None of this analysis diminishes Boysel’s many accomplishments. The AL1 chipset certainly advanced the state-of-the-art for computing. Boysel claims in his presentation that Four-Phase had a three-year lead on its competition. That’s probably quite accurate.
I highly recommend watching Boysel’s entertaining presentation from 2016. The final part of this presentation deals with the AL1 and associated chips used in the Four-Phase microprocessor. Boysel says during his presentation that the Intel 4004 was certainly the first commercial microprocessor. That’s because Four-Phase sold its processor chips only on a board, packaged in complete computer systems. The processor itself was not for sale. Boysel refused to sell such a valuable piece of technology to competitors.

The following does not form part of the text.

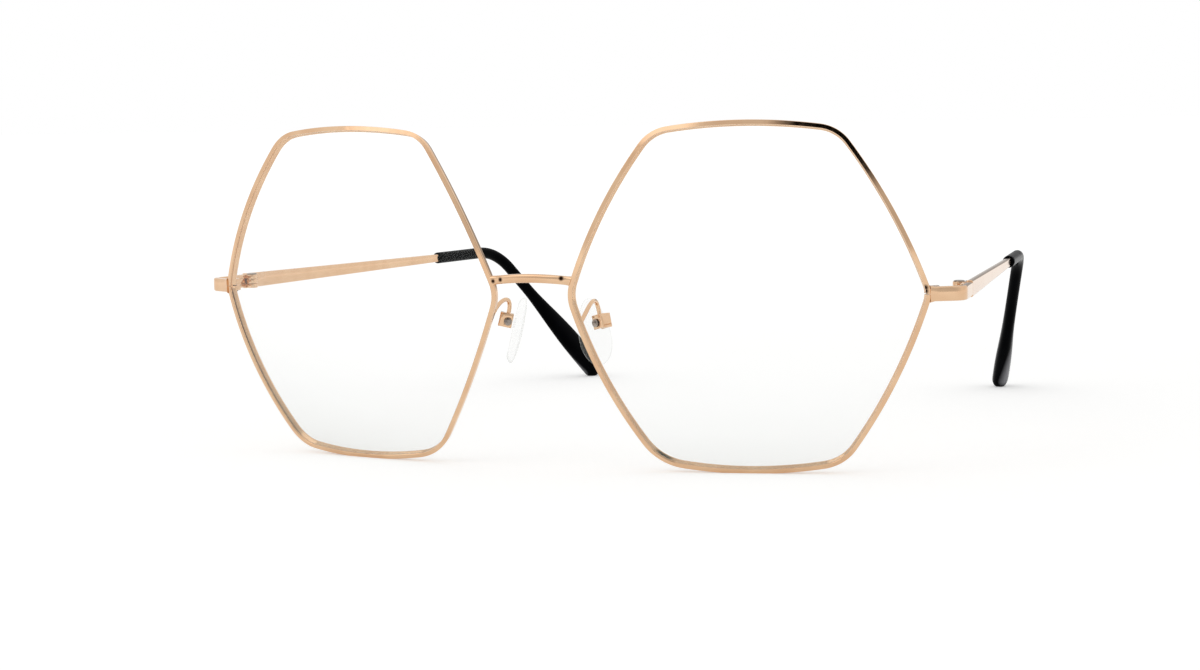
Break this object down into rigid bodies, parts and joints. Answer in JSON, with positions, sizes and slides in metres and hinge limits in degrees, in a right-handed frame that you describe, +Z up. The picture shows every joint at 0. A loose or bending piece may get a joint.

“The microprocessor just didn’t come out of nowhere,” says Boysel in his presentation. He’s right, of course. Boysel also says that TI’s expert witnesses folded their tents and would not testify when they found out about the AL1 Demo system.
Was Boysel sharp enough to conjure the sort of grand technical illusion that I suspect? Was he sufficiently motivated to do that? Lee Boysel passed away just this year, on April 25, 2021. So I cannot ask him directly. However, here’s a quote from his obituary in the San Francisco Chronicle:
“These years of ensuring that this technology remained in the hands of, in his words, ‘John Q Public,’ were what Buff was proudest of and what he reminisced about the most.” (His friends called him “Buff.”)
I suggest that you watch the video and then decide for yourself. I know how I vote. Without a doubt, Boysel doesn’t get nearly the credit he deserves in the world of microprocessors.
Now, please thank and excuse the jury.
Note: A big thank you to my friend Brian Berg for inspiring me to research and write this article. He asks just the right questions, sometimes on purpose.